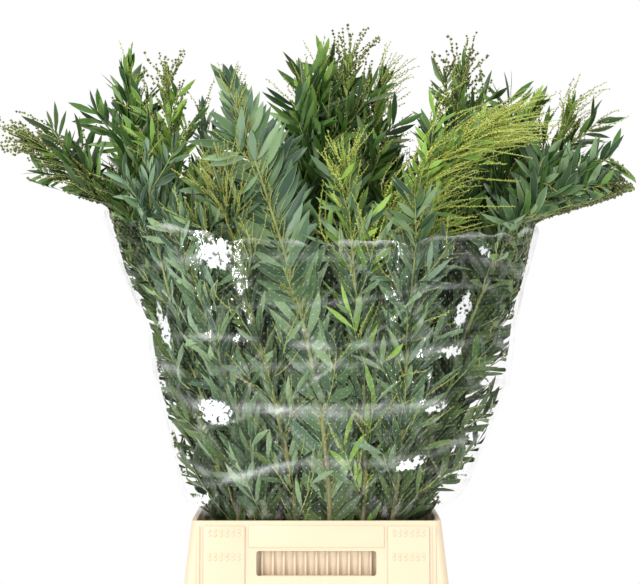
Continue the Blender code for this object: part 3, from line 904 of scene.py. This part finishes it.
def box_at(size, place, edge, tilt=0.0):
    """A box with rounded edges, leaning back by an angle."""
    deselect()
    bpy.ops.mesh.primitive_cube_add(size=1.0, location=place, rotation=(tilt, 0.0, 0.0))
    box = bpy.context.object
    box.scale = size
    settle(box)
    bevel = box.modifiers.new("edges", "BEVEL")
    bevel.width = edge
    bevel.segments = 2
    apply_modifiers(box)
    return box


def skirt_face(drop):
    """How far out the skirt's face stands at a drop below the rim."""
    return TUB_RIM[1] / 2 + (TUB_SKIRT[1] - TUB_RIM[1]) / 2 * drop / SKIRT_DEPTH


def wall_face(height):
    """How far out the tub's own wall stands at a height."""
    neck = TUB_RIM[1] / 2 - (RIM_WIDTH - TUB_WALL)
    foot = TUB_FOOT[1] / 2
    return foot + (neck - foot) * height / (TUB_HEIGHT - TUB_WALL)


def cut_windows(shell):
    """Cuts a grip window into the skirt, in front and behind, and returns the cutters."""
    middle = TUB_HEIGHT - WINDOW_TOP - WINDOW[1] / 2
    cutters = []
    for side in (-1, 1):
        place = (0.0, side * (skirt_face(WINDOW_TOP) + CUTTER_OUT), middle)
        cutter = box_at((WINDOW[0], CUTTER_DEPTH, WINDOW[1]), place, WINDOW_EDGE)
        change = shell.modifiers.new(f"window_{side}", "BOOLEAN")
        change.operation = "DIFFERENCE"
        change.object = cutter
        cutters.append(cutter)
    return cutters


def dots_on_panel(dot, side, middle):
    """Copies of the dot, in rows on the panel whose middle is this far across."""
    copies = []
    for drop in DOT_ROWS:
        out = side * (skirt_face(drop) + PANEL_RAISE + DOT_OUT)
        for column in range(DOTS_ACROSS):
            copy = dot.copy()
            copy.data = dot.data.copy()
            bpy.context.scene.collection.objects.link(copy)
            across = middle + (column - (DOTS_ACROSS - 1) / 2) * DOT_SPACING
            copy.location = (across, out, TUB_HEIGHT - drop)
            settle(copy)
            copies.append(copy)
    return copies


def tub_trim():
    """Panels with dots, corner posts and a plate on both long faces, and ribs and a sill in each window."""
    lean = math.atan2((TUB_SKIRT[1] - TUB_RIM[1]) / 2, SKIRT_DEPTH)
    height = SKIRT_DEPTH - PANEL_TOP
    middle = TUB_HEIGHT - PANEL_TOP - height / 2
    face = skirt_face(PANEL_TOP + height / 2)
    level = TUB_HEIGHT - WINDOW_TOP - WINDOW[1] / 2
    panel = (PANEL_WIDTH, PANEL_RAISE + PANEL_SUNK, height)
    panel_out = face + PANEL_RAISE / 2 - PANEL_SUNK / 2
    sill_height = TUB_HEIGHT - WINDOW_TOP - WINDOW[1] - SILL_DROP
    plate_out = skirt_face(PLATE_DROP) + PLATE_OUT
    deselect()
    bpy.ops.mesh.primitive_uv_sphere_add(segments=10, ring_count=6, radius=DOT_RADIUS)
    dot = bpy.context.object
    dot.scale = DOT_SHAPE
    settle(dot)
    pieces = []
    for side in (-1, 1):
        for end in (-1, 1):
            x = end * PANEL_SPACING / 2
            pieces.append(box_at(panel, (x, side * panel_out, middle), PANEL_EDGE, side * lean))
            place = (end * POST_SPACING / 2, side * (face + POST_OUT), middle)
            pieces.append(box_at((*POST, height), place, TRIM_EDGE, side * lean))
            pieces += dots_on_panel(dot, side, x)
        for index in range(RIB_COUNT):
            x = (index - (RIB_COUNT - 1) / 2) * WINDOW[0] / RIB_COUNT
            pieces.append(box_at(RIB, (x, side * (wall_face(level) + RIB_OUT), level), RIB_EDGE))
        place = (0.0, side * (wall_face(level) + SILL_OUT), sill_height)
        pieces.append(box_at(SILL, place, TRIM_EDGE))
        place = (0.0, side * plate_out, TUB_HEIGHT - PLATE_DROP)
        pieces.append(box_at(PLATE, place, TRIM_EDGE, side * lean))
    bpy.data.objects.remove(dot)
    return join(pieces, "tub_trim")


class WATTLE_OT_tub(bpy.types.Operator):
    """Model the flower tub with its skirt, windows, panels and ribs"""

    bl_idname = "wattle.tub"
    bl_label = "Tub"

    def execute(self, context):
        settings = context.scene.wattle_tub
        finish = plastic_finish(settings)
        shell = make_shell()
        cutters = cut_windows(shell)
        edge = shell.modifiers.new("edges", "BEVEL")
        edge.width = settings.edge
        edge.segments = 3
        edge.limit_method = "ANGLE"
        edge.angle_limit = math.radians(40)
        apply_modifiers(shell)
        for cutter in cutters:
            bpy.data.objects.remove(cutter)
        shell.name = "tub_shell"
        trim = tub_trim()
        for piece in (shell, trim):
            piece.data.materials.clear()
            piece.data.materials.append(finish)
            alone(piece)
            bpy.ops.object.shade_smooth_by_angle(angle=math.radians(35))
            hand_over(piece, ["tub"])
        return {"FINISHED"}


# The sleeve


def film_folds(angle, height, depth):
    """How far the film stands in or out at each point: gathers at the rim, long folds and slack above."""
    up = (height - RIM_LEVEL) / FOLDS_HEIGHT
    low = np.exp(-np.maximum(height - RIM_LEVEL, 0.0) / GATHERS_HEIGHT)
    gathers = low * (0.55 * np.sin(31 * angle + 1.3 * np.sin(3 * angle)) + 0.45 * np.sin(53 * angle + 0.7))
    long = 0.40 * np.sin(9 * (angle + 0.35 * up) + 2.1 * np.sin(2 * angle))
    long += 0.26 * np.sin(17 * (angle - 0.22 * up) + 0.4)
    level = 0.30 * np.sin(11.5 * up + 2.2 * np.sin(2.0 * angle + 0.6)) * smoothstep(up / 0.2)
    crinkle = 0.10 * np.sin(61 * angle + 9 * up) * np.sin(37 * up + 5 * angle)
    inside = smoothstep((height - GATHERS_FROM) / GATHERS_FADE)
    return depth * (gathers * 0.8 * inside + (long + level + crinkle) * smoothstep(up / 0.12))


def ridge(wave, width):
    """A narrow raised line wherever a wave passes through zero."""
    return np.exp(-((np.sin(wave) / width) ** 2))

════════

Task: Extract all of the data above without altering anything.

Exercise solution:
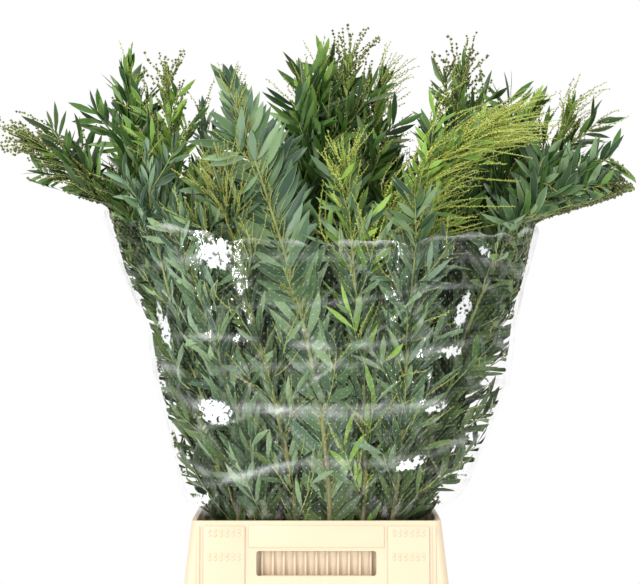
Continue the Blender code for this object: part 3, from line 904 of scene.py. This part finishes it.
def box_at(size, place, edge, tilt=0.0):
    """A box with rounded edges, leaning back by an angle."""
    deselect()
    bpy.ops.mesh.primitive_cube_add(size=1.0, location=place, rotation=(tilt, 0.0, 0.0))
    box = bpy.context.object
    box.scale = size
    settle(box)
    bevel = box.modifiers.new("edges", "BEVEL")
    bevel.width = edge
    bevel.segments = 2
    apply_modifiers(box)
    return box


def skirt_face(drop):
    """How far out the skirt's face stands at a drop below the rim."""
    return TUB_RIM[1] / 2 + (TUB_SKIRT[1] - TUB_RIM[1]) / 2 * drop / SKIRT_DEPTH


def wall_face(height):
    """How far out the tub's own wall stands at a height."""
    neck = TUB_RIM[1] / 2 - (RIM_WIDTH - TUB_WALL)
    foot = TUB_FOOT[1] / 2
    return foot + (neck - foot) * height / (TUB_HEIGHT - TUB_WALL)


def cut_windows(shell):
    """Cuts a grip window into the skirt, in front and behind, and returns the cutters."""
    middle = TUB_HEIGHT - WINDOW_TOP - WINDOW[1] / 2
    cutters = []
    for side in (-1, 1):
        place = (0.0, side * (skirt_face(WINDOW_TOP) + CUTTER_OUT), middle)
        cutter = box_at((WINDOW[0], CUTTER_DEPTH, WINDOW[1]), place, WINDOW_EDGE)
        change = shell.modifiers.new(f"window_{side}", "BOOLEAN")
        change.operation = "DIFFERENCE"
        change.object = cutter
        cutters.append(cutter)
    return cutters


def dots_on_panel(dot, side, middle):
    """Copies of the dot, in rows on the panel whose middle is this far across."""
    copies = []
    for drop in DOT_ROWS:
        out = side * (skirt_face(drop) + PANEL_RAISE + DOT_OUT)
        for column in range(DOTS_ACROSS):
            copy = dot.copy()
            copy.data = dot.data.copy()
            bpy.context.scene.collection.objects.link(copy)
            across = middle + (column - (DOTS_ACROSS - 1) / 2) * DOT_SPACING
            copy.location = (across, out, TUB_HEIGHT - drop)
            settle(copy)
            copies.append(copy)
    return copies


def tub_trim():
    """Panels with dots, corner posts and a plate on both long faces, and ribs and a sill in each window."""
    lean = math.atan2((TUB_SKIRT[1] - TUB_RIM[1]) / 2, SKIRT_DEPTH)
    height = SKIRT_DEPTH - PANEL_TOP
    middle = TUB_HEIGHT - PANEL_TOP - height / 2
    face = skirt_face(PANEL_TOP + height / 2)
    level = TUB_HEIGHT - WINDOW_TOP - WINDOW[1] / 2
    panel = (PANEL_WIDTH, PANEL_RAISE + PANEL_SUNK, height)
    panel_out = face + PANEL_RAISE / 2 - PANEL_SUNK / 2
    sill_height = TUB_HEIGHT - WINDOW_TOP - WINDOW[1] - SILL_DROP
    plate_out = skirt_face(PLATE_DROP) + PLATE_OUT
    deselect()
    bpy.ops.mesh.primitive_uv_sphere_add(segments=10, ring_count=6, radius=DOT_RADIUS)
    dot = bpy.context.object
    dot.scale = DOT_SHAPE
    settle(dot)
    pieces = []
    for side in (-1, 1):
        for end in (-1, 1):
            x = end * PANEL_SPACING / 2
            pieces.append(box_at(panel, (x, side * panel_out, middle), PANEL_EDGE, side * lean))
            place = (end * POST_SPACING / 2, side * (face + POST_OUT), middle)
            pieces.append(box_at((*POST, height), place, TRIM_EDGE, side * lean))
            pieces += dots_on_panel(dot, side, x)
        for index in range(RIB_COUNT):
            x = (index - (RIB_COUNT - 1) / 2) * WINDOW[0] / RIB_COUNT
            pieces.append(box_at(RIB, (x, side * (wall_face(level) + RIB_OUT), level), RIB_EDGE))
        place = (0.0, side * (wall_face(level) + SILL_OUT), sill_height)
        pieces.append(box_at(SILL, place, TRIM_EDGE))
        place = (0.0, side * plate_out, TUB_HEIGHT - PLATE_DROP)
        pieces.append(box_at(PLATE, place, TRIM_EDGE, side * lean))
    bpy.data.objects.remove(dot)
    return join(pieces, "tub_trim")


class WATTLE_OT_tub(bpy.types.Operator):
    """Model the flower tub with its skirt, windows, panels and ribs"""

    bl_idname = "wattle.tub"
    bl_label = "Tub"

    def execute(self, context):
        settings = context.scene.wattle_tub
        finish = plastic_finish(settings)
        shell = make_shell()
        cutters = cut_windows(shell)
        edge = shell.modifiers.new("edges", "BEVEL")
        edge.width = settings.edge
        edge.segments = 3
        edge.limit_method = "ANGLE"
        edge.angle_limit = math.radians(40)
        apply_modifiers(shell)
        for cutter in cutters:
            bpy.data.objects.remove(cutter)
        shell.name = "tub_shell"
        trim = tub_trim()
        for piece in (shell, trim):
            piece.data.materials.clear()
            piece.data.materials.append(finish)
            alone(piece)
            bpy.ops.object.shade_smooth_by_angle(angle=math.radians(35))
            hand_over(piece, ["tub"])
        return {"FINISHED"}


# The sleeve


def film_folds(angle, height, depth):
    """How far the film stands in or out at each point: gathers at the rim, long folds and slack above."""
    up = (height - RIM_LEVEL) / FOLDS_HEIGHT
    low = np.exp(-np.maximum(height - RIM_LEVEL, 0.0) / GATHERS_HEIGHT)
    gathers = low * (0.55 * np.sin(31 * angle + 1.3 * np.sin(3 * angle)) + 0.45 * np.sin(53 * angle + 0.7))
    long = 0.40 * np.sin(9 * (angle + 0.35 * up) + 2.1 * np.sin(2 * angle))
    long += 0.26 * np.sin(17 * (angle - 0.22 * up) + 0.4)
    level = 0.30 * np.sin(11.5 * up + 2.2 * np.sin(2.0 * angle + 0.6)) * smoothstep(up / 0.2)
    crinkle = 0.10 * np.sin(61 * angle + 9 * up) * np.sin(37 * up + 5 * angle)
    inside = smoothstep((height - GATHERS_FROM) / GATHERS_FADE)
    return depth * (gathers * 0.8 * inside + (long + level + crinkle) * smoothstep(up / 0.12))


def ridge(wave, width):
    """A narrow raised line wherever a wave passes through zero."""
    return np.exp(-((np.sin(wave) / width) ** 2))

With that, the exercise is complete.